Jitter is technically defined as a variation of a periodic signal or pulse from its ideal position in time. It is most commonly encountered in telecommunications (also called packet delay variation PDV – the variation in the time of arrival of packets in a high-speed data transmission) and in electronic systems (the deviation in the amplitude, phase, timing or width of high-frequency digital signals).
Data transmission is done in packets containing a payload (actual data) and a header (identifier) which indicates, among others, its correct position so that the receiving computer would know where to put it when re-assembling the data. Due to network congestion, timing drift or route changes, some of the transmitted packets may arrive late or are lost in transit.
A simplified example to understand PDV is to imagine a data consisting of three packets sent through a network, wherein one packet is sent every second (in reality, packets are sent in milli- or even nano-seconds). The receiving computer should receive the three packets in the same sequence in which these were sent and all the packets should be received three seconds after reception began, to enable the receiving computer to successfully reconstruct the data. Any of the following occurrences is considered a jitter:
a. delay in the arrival of packets, such as packet 2 arriving two seconds after packet 1 was received (it should be received one second after packet 1) – also called dispersion.
b. too fast arrival of packets, such as packet 2 arriving 0.5 second after packet 1 was received – also called clumping.
Jitter is not much of a problem when sending files or other forms of data, as the receiving computer usually compensates for delays using built-in jitter buffers. Even in streaming transmissions such as multimedia playback, jitter can be compensated by a bigger play-out buffer, wherein playback is delayed until sufficient data is stored in the local memory to seamlessly play the audio or video file.
It is in interactive real-time applications, such as online gaming and VoIP, where jitter problems are more pronounced. In VoIP, re-assembly of the data packets are done in real-time by the receiving computer and it is not possible to wait for delayed packets, resulting in noticeable gaps in the transmission. It is for this reason that VoIP requires Quality of Service (QoS) enabled networks that provide a guaranteed level of performance, including a low jitter rate.

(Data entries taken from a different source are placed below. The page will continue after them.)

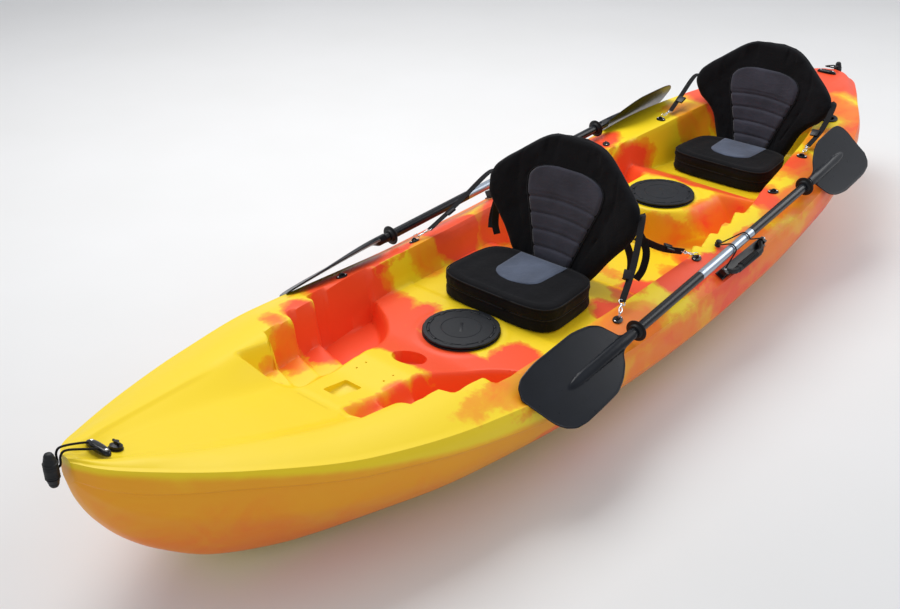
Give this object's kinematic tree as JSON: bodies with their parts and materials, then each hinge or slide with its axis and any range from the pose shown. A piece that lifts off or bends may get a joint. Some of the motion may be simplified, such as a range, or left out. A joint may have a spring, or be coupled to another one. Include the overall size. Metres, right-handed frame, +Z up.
{
  "type": "kayak",
  "caption": "Sit-on-top kayak for two with padded seats, paddles held on the gunwales, screw-down deck hatches, foot pockets, carry handles and deck fittings.",
  "frame": {"origin": "on the keel's flat strip, below the middle of the whole length", "axes": "+X to the bow, +Y to port, +Z up"},
  "size_m": [3.7982, 1.0978, 0.6473],
  "materials": {
    "hull_plastic": "rotomoulded polyethylene, marbled yellow, orange and red",
    "black_plastic": "moulded, satin",
    "slate_plastic": "moulded, satin",
    "black_rubber": "moulded",
    "seat_fabric": "woven polyester over foam",
    "webbing": "woven webbing and cord",
    "bare_alloy": "anodised tube"
  },
  "bodies": {
    "hull": {"bow_handle_bracket": "black_plastic", "drain_bushing": "black_plastic", "front_hatch_rim": "slate_plastic", "front_seat_cushion": "seat_fabric", "front_seat_port_strap": "webbing", "front_seat_starboard_strap": "webbing", "hull_shell": "hull_plastic", "middle_hatch_rim": "slate_plastic", "port_bungee": "webbing", "port_bungee_knob": "black_plastic", "port_handle_base": "black_plastic", "port_pad_eye_1": "black_plastic", "port_pad_eye_2": "black_plastic", "port_pad_eye_3": "black_plastic", "port_pad_eye_4": "black_plastic", "port_pad_eye_5": "black_plastic", "port_rod_holder": "black_plastic", "port_stern_eye": "black_plastic", "rear_seat_cushion": "seat_fabric", "rear_seat_port_strap": "webbing", "rear_seat_starboard_strap": "webbing", "starboard_bungee": "webbing", "starboard_bungee_knob": "black_plastic", "starboard_handle_base": "black_plastic", "starboard_pad_eye_1": "black_plastic", "starboard_pad_eye_2": "black_plastic", "starboard_pad_eye_3": "black_plastic", "starboard_pad_eye_4": "black_plastic", "starboard_pad_eye_5": "black_plastic", "starboard_rod_holder": "black_plastic", "starboard_stern_eye": "black_plastic", "stern_handle_bracket": "black_plastic"},
    "bow_handle": {"bow_handle_cord": "webbing", "bow_handle_grip": "black_rubber"},
    "drain_plug": {"drain_plug": "black_plastic"},
    "front_hatch_cover": {"front_hatch_cover": "slate_plastic"},
    "front_hatch_seal": {"front_hatch_seal": "black_rubber"},
    "front_seat_back": {"front_seat_back": "seat_fabric", "front_seat_bag": "seat_fabric"},
    "middle_hatch_cover": {"middle_hatch_cover": "slate_plastic"},
    "middle_hatch_seal": {"middle_hatch_seal": "black_rubber"},
    "port_handle_grip": {"port_handle_grip": "black_rubber"},
    "port_paddle_aft": {"port_paddle_blade_aft": "slate_plastic", "port_paddle_ferrule": "bare_alloy", "port_paddle_ring_aft": "black_rubber", "port_paddle_shaft_aft": "black_plastic"},
    "port_paddle_fore": {"port_paddle_blade_fore": "slate_plastic", "port_paddle_ring_fore": "black_rubber", "port_paddle_shaft_fore": "black_plastic"},
    "rear_seat_back": {"rear_seat_back": "seat_fabric"},
    "starboard_handle_grip": {"starboard_handle_grip": "black_rubber"},
    "starboard_paddle_aft": {"starboard_paddle_blade_aft": "slate_plastic", "starboard_paddle_ferrule": "bare_alloy", "starboard_paddle_ring_aft": "black_rubber", "starboard_paddle_shaft_aft": "black_plastic"},
    "starboard_paddle_fore": {"starboard_paddle_blade_fore": "slate_plastic", "starboard_paddle_ring_fore": "black_rubber", "starboard_paddle_shaft_fore": "black_plastic"},
    "stern_handle": {"stern_handle_cord": "webbing", "stern_handle_grip": "black_rubber"}
  },
  "joints": [
    {"name": "front_hatch_lift", "type": "slide", "parent": "hull", "child": "front_hatch_seal", "axis": [0, 0, 1], "range_m": [0, 0.08]},
    {"name": "front_hatch_turn", "type": "hinge", "parent": "front_hatch_seal", "child": "front_hatch_cover", "pos_m": [0.587, 0, 0.213], "axis": [0, 0, 1], "range_deg": [0, 90]},
    {"name": "middle_hatch_lift", "type": "slide", "parent": "hull", "child": "middle_hatch_seal", "axis": [0, 0, 1], "range_m": [0, 0.08]},
    {"name": "middle_hatch_turn", "type": "hinge", "parent": "middle_hatch_seal", "child": "middle_hatch_cover", "pos_m": [-0.49, 0, 0.281], "axis": [0, 0, 1], "range_deg": [0, 90]},
    {"name": "drain_plug_turn", "type": "hinge", "parent": "hull", "child": "drain_plug", "pos_m": [1.73292, 0, 0.43662], "axis": [-0.2677, 0, 0.9635], "range_deg": [0, 180]},
    {"name": "bow_handle_swing", "type": "hinge", "parent": "hull", "child": "bow_handle", "pos_m": [1.78802, 0.00006, 0.47608], "axis": [0, -1, 0], "range_deg": [0, 110]},
    {"name": "stern_handle_swing", "type": "hinge", "parent": "hull", "child": "stern_handle", "pos_m": [-1.79291, 0.00002, 0.42607], "axis": [0, 1, 0], "range_deg": [0, 110]},
    {"name": "port_handle_swing", "type": "hinge", "parent": "hull", "child": "port_handle_grip", "pos_m": [-0.22395, 0.45679, 0.29645], "axis": [0.9983, -0.0006, -0.0585], "range_deg": [0, 45]},
    {"name": "port_paddle_lift", "type": "slide", "parent": "hull", "child": "port_paddle_fore", "axis": [0, 0, 1], "range_m": [0, 0.1], "deforming": ["port_bungee"]},
    {"name": "port_paddle_pull_apart", "type": "slide", "parent": "port_paddle_fore", "child": "port_paddle_aft", "axis": [-0.9979, -0.0357, 0.054], "range_m": [0, 0.12]},
    {"name": "starboard_handle_swing", "type": "hinge", "parent": "hull", "child": "starboard_handle_grip", "pos_m": [-0.22391, -0.45626, 0.29658], "axis": [-0.9982, -0.0007, 0.0595], "range_deg": [0, 45]},
    {"name": "starboard_paddle_lift", "type": "slide", "parent": "hull", "child": "starboard_paddle_fore", "axis": [0, 0, 1], "range_m": [0, 0.1], "deforming": ["starboard_bungee"]},
    {"name": "starboard_paddle_pull_apart", "type": "slide", "parent": "starboard_paddle_fore", "child": "starboard_paddle_aft", "axis": [-0.9979, 0.0357, 0.054], "range_m": [0, 0.12]},
    {"name": "front_seat_back_fold", "type": "hinge", "parent": "hull", "child": "front_seat_back", "pos_m": [0.14356, 0, 0.312], "axis": [0, 1, 0], "range_deg": [0, 60], "deforming": ["front_seat_port_strap", "front_seat_starboard_strap"]},
    {"name": "rear_seat_back_fold", "type": "hinge", "parent": "hull", "child": "rear_seat_back", "pos_m": [-1.14644, 0, 0.312], "axis": [0, 1, 0], "range_deg": [0, 45], "deforming": ["rear_seat_port_strap", "rear_seat_starboard_strap"]}
  ]
}
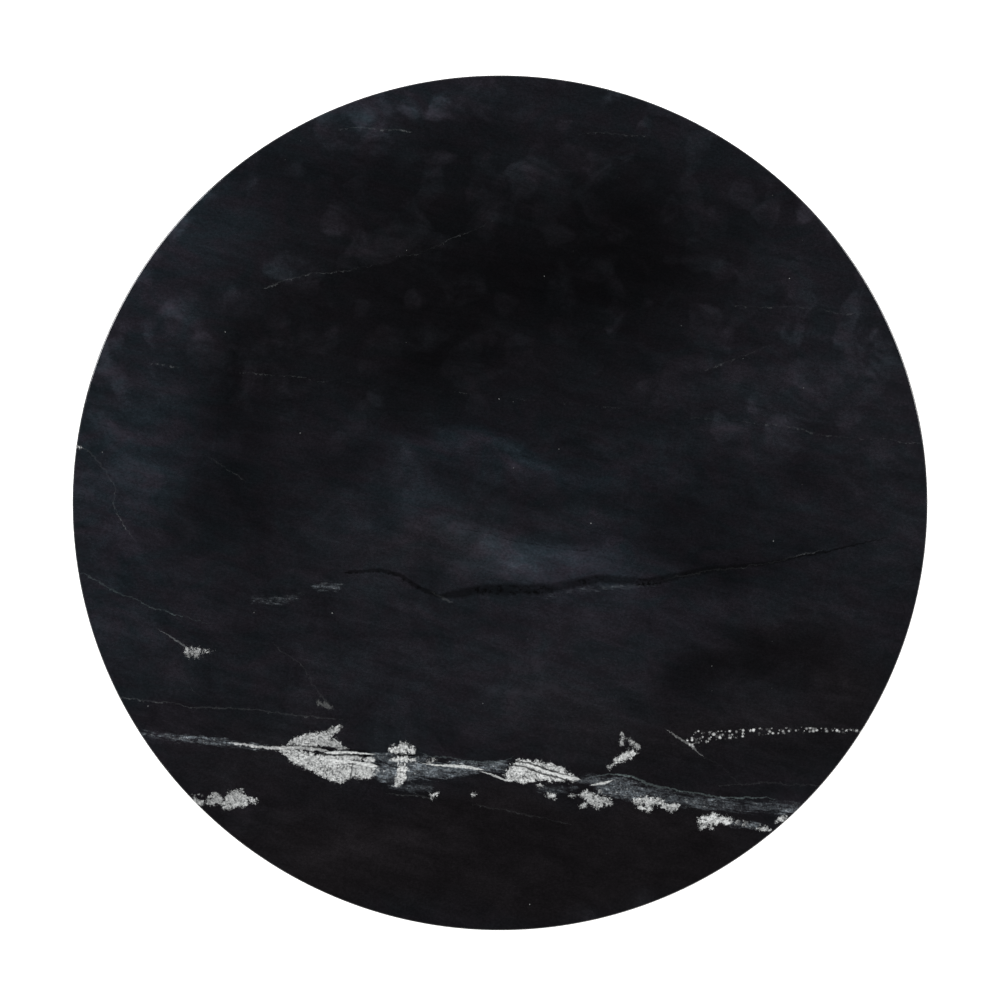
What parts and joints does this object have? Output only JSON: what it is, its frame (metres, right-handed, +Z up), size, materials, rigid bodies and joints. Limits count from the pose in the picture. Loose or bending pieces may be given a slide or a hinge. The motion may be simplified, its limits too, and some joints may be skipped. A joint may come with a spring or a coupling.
{
  "type": "round pedestal table",
  "caption": "Round table with a polished black marble top on a steel column and a domed cast-iron base with levelling feet.",
  "frame": {"origin": "on the floor, under the middle of the table", "axes": "+Z up; the slab's pale band runs roughly along X, on the -Y side of the middle"},
  "size_m": [1.2198, 1.22, 0.76],
  "materials": {
    "black_marble": "polished near-black marble with grey-white veins",
    "resin_net": "glass-fibre net set in clear resin",
    "birch_plywood": "sealed birch plywood",
    "brass": "turned",
    "zinc_plated_steel": "zinc plated",
    "black_oxide_steel": "black oxide",
    "powder_coated_steel": "fine satin black powder coat",
    "painted_aluminium": "satin black paint on a casting",
    "painted_cast_iron": "satin black paint on a sand casting",
    "nylon": "moulded black nylon",
    "sole_rubber": "moulded"
  },
  "bodies": {
    "table": {"stone_top": "black_marble", "backing_net": "resin_net", "sub_top": "birch_plywood", "sub_top_inserts": "brass", "top_washers": "zinc_plated_steel", "top_screws": "zinc_plated_steel", "support_arm_1": "powder_coated_steel", "support_arm_2": "powder_coated_steel", "support_arm_3": "powder_coated_steel", "support_arm_4": "powder_coated_steel", "arm_screws": "black_oxide_steel", "hub_plate": "powder_coated_steel", "column_tube": "powder_coated_steel", "upper_collar": "painted_aluminium", "lower_collar": "painted_aluminium", "collar_set_screws": "black_oxide_steel", "tie_rod": "zinc_plated_steel", "upper_flat_washer": "zinc_plated_steel", "upper_spring_washer": "zinc_plated_steel", "upper_tie_nut": "zinc_plated_steel", "lower_flat_washer": "zinc_plated_steel", "lower_spring_washer": "zinc_plated_steel", "lower_tie_nut": "zinc_plated_steel", "base_casting": "painted_cast_iron", "base_cover": "powder_coated_steel", "cover_screws": "black_oxide_steel"},
    "foot_pad_1": {"leveller_pad_1": "nylon", "leveller_sole_1": "sole_rubber"},
    "foot_stud_1": {"leveller_stud_1": "zinc_plated_steel"},
    "foot_pad_2": {"leveller_pad_2": "nylon", "leveller_sole_2": "sole_rubber"},
    "foot_stud_2": {"leveller_stud_2": "zinc_plated_steel"},
    "foot_pad_3": {"leveller_pad_3": "nylon", "leveller_sole_3": "sole_rubber"},
    "foot_stud_3": {"leveller_stud_3": "zinc_plated_steel"},
    "foot_pad_4": {"leveller_pad_4": "nylon", "leveller_sole_4": "sole_rubber"},
    "foot_stud_4": {"leveller_stud_4": "zinc_plated_steel"}
  },
  "joints": [
    {"name": "foot_travel_1", "type": "slide", "parent": "table", "child": "foot_pad_1", "axis": [0, 0, 1], "range_m": [-0.01, 0.006]},
    {"name": "foot_turn_1", "type": "hinge", "parent": "foot_pad_1", "child": "foot_stud_1", "pos_m": [0.22274, 0.22274, 0.0095], "axis": [0, 0, 1], "range_deg": [-2400, 1440]},
    {"name": "foot_travel_2", "type": "slide", "parent": "table", "child": "foot_pad_2", "axis": [0, 0, 1], "range_m": [-0.01, 0.006]},
    {"name": "foot_turn_2", "type": "hinge", "parent": "foot_pad_2", "child": "foot_stud_2", "pos_m": [-0.22274, 0.22274, 0.0095], "axis": [0, 0, 1], "range_deg": [-2400, 1440]},
    {"name": "foot_travel_3", "type": "slide", "parent": "table", "child": "foot_pad_3", "axis": [0, 0, 1], "range_m": [-0.01, 0.006]},
    {"name": "foot_turn_3", "type": "hinge", "parent": "foot_pad_3", "child": "foot_stud_3", "pos_m": [-0.22274, -0.22274, 0.0095], "axis": [0, 0, 1], "range_deg": [-2400, 1440]},
    {"name": "foot_travel_4", "type": "slide", "parent": "table", "child": "foot_pad_4", "axis": [0, 0, 1], "range_m": [-0.01, 0.006]},
    {"name": "foot_turn_4", "type": "hinge", "parent": "foot_pad_4", "child": "foot_stud_4", "pos_m": [0.22274, -0.22274, 0.0095], "axis": [0, 0, 1], "range_deg": [-2400, 1440]}
  ],
  "couplings": [
    {"joint": "foot_turn_1", "follows": "foot_travel_1", "rad_per_m": 4188.8},
    {"joint": "foot_turn_2", "follows": "foot_travel_2", "rad_per_m": 4188.8},
    {"joint": "foot_turn_3", "follows": "foot_travel_3", "rad_per_m": 4188.8},
    {"joint": "foot_turn_4", "follows": "foot_travel_4", "rad_per_m": 4188.8}
  ]
}
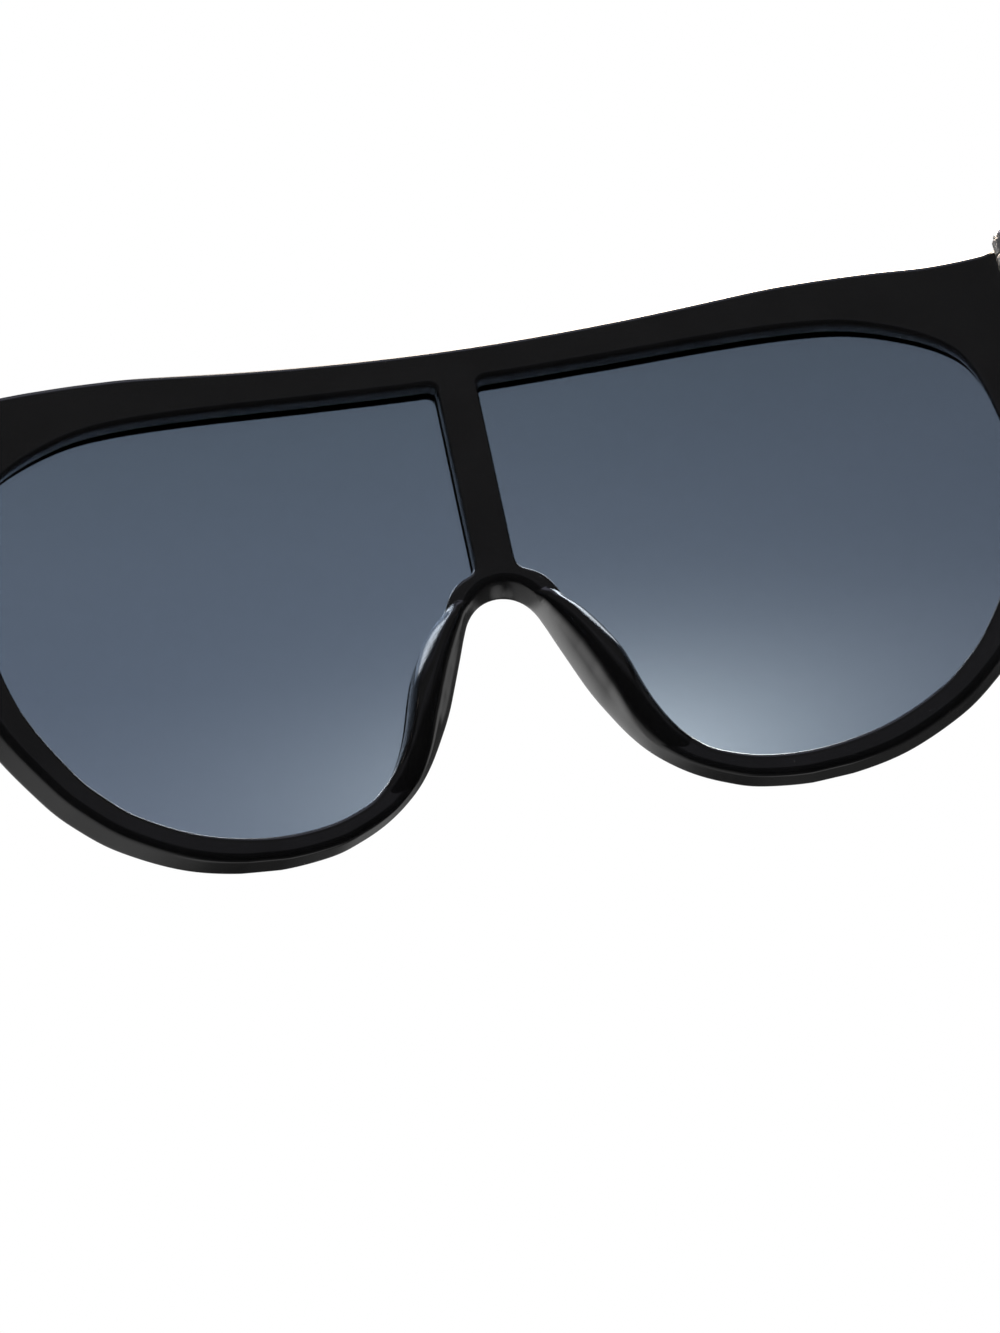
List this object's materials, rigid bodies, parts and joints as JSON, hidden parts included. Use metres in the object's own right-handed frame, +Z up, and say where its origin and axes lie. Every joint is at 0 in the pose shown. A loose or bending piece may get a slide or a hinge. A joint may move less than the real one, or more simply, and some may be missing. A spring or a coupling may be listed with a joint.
{
  "type": "sunglasses",
  "caption": "Full-rim sunglasses with a flat brow, straight centre bar, large rounded gradient lenses, nose pads and temples that fold on screwed hinges.",
  "frame": {"origin": "middle of the box's floor: under the middle of the space between the temples, on the plane that the lower rims and the temple tips stand on", "axes": "+Z up, the front faces -Y, the temples reach back to +Y, +X is the wearer's left"},
  "size_m": [0.1502, 0.163, 0.0654],
  "materials": {
    "frame_plastic": "black, satin gloss",
    "pad_plastic": "black, polished",
    "lens_tint": "clear grey-blue tint, darker at the top",
    "hinge_steel": "satin"
  },
  "bodies": {
    "front": {"frame_front": "frame_plastic", "lens_left": "lens_tint", "lens_right": "lens_tint", "nose_pad_left": "pad_plastic", "nose_pad_right": "pad_plastic", "front_hinge_left": "hinge_steel", "front_hinge_right": "hinge_steel", "front_hinge_rivet_lower_left": "hinge_steel", "front_hinge_rivet_upper_left": "hinge_steel", "front_hinge_rivet_lower_right": "hinge_steel", "front_hinge_rivet_upper_right": "hinge_steel", "hinge_screw_left": "hinge_steel", "hinge_screw_right": "hinge_steel"},
    "temple_left_arm": {"temple_left": "frame_plastic", "temple_core_left": "hinge_steel", "temple_hinge_left": "hinge_steel", "temple_hinge_rivet_lower_left": "hinge_steel", "temple_hinge_rivet_upper_left": "hinge_steel"},
    "temple_right_arm": {"temple_right": "frame_plastic", "temple_core_right": "hinge_steel", "temple_hinge_right": "hinge_steel", "temple_hinge_rivet_lower_right": "hinge_steel", "temple_hinge_rivet_upper_right": "hinge_steel"}
  },
  "joints": [
    {"name": "left_temple_fold", "type": "hinge", "parent": "front", "child": "temple_left_arm", "pos_m": [0.0671, -0.05101, 0.05407], "axis": [0, 0, 1], "range_deg": [0, 92.5]},
    {"name": "right_temple_fold", "type": "hinge", "parent": "front", "child": "temple_right_arm", "pos_m": [-0.0671, -0.05101, 0.05407], "axis": [0, 0, -1], "range_deg": [0, 87.5]}
  ]
}
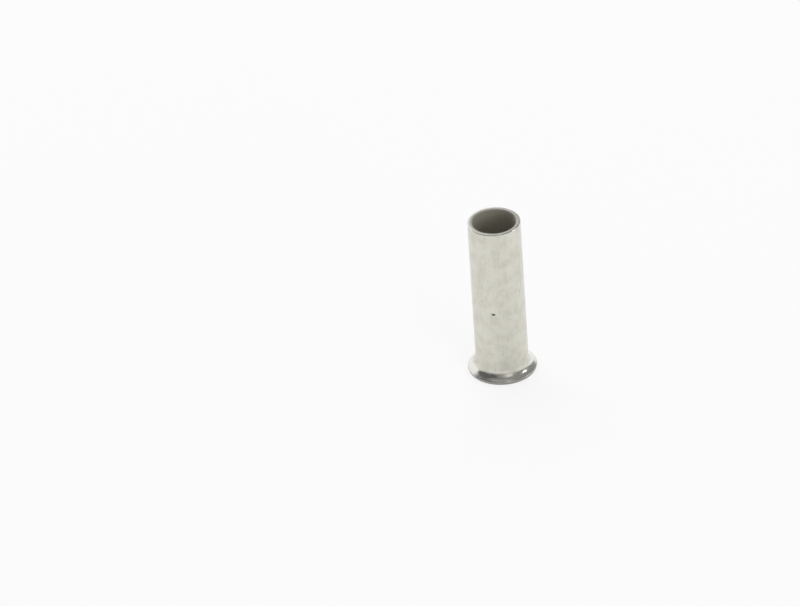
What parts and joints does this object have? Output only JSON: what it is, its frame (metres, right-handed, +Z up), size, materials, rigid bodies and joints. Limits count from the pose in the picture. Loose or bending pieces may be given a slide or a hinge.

The true jitters (as opposed to telecommunications jitter discussed above which is a misnomer) are deviations in pulses (waves) of high-frequency digital signals. Simply put, jitter refers to deviation of a signal characteristic (amplitude, phase or timing) from its ideal location at a given time, usually caused by electromagnetic interference or crosstalk with other signals. This deviation may cause a display monitor to blink, reduce computing ability of processors, add noise to audio/video or result to loss of transmitted data between devices. Jitter is therefore considered in the design of buses, interfaces, optical carriers and other communication links.
One particular jitter that is commonly encountered is in CDs, which is a time-axis variation in the digital bitstream. This is usually due to mechanical imperfections in the CD player, such as if the speed of the rotational servo varies even if minutely, as the recovered signal will have time-based errors (jitters). Another type of jitter occurs when converting from analog to digital signals or vice versa, due to imprecise timing of discrete samples. These jitters introduce noise and distortion into the signal, and sometimes produce tiny repeating clicks during playback.
Electronic engineers pay special attention to jitter in the development of digital circuits, to ensure that jitter will not disrupt normal circuitry operations. Specialized jitter measurements, such as eye diagrams and digitized waveform analysis are employed to ensure that jitter is within industry accepted standards. Engineers inject jitter into digital circuits to test jitter tolerance of electronic components during the testing phase.
Anti-jitter circuits (AJCs) were developed to reduce pulse signal jitters by re-timing output pulses to align with ideal pulse signals. A dejitterizer is another means of reducing jitter, wherein an elastic buffer temporarily stores digital signals then later re-transmits the signal at an average rate.